• _Source material_

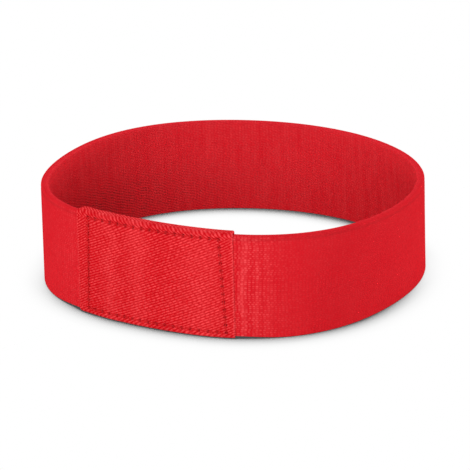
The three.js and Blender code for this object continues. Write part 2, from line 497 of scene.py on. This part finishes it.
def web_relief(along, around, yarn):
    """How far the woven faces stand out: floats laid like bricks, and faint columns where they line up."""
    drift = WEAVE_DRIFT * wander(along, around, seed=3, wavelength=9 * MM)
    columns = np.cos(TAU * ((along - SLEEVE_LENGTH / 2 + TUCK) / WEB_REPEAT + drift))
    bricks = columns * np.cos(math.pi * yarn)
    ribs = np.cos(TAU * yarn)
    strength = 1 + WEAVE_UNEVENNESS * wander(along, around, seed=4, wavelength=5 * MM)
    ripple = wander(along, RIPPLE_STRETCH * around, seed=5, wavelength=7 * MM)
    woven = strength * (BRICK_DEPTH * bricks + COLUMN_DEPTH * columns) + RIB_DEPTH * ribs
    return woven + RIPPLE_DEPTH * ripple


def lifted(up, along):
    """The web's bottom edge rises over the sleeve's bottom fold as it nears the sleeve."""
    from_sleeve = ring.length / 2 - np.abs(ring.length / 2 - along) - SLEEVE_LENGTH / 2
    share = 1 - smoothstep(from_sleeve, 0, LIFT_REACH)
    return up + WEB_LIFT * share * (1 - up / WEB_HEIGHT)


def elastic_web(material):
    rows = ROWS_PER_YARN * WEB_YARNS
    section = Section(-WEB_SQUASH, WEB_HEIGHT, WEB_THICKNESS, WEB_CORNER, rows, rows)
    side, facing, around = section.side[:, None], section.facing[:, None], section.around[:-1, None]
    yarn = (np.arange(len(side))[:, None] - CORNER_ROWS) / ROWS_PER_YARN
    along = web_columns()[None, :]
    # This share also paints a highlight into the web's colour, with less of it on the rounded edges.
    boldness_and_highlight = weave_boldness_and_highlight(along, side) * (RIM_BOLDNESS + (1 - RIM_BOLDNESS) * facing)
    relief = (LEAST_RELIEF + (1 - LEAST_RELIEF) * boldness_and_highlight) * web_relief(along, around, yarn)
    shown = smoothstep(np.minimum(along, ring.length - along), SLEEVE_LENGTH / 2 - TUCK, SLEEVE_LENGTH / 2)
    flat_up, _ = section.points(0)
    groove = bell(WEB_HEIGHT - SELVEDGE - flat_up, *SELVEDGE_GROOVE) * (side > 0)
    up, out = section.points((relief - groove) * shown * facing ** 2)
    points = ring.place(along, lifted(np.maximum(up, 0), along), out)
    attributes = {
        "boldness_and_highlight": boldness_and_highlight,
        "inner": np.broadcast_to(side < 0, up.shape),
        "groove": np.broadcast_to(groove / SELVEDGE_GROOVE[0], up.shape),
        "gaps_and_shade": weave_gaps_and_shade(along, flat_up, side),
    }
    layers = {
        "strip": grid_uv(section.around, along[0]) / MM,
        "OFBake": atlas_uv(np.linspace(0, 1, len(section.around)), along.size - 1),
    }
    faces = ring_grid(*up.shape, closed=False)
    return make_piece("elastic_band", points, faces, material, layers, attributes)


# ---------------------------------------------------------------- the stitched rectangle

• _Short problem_
Set down the lines above as they stand, starting with the first line and ending with the line that contains "return up +".

• _Result of the exercise_
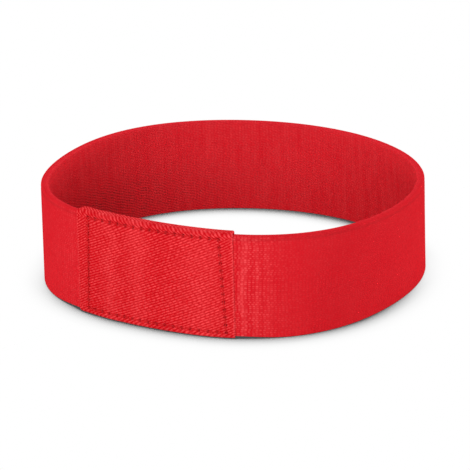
The three.js and Blender code for this object continues. Write part 2, from line 497 of scene.py on. This part finishes it.
def web_relief(along, around, yarn):
    """How far the woven faces stand out: floats laid like bricks, and faint columns where they line up."""
    drift = WEAVE_DRIFT * wander(along, around, seed=3, wavelength=9 * MM)
    columns = np.cos(TAU * ((along - SLEEVE_LENGTH / 2 + TUCK) / WEB_REPEAT + drift))
    bricks = columns * np.cos(math.pi * yarn)
    ribs = np.cos(TAU * yarn)
    strength = 1 + WEAVE_UNEVENNESS * wander(along, around, seed=4, wavelength=5 * MM)
    ripple = wander(along, RIPPLE_STRETCH * around, seed=5, wavelength=7 * MM)
    woven = strength * (BRICK_DEPTH * bricks + COLUMN_DEPTH * columns) + RIB_DEPTH * ribs
    return woven + RIPPLE_DEPTH * ripple


def lifted(up, along):
    """The web's bottom edge rises over the sleeve's bottom fold as it nears the sleeve."""
    from_sleeve = ring.length / 2 - np.abs(ring.length / 2 - along) - SLEEVE_LENGTH / 2
    share = 1 - smoothstep(from_sleeve, 0, LIFT_REACH)
    return up + WEB_LIFT * share * (1 - up / WEB_HEIGHT)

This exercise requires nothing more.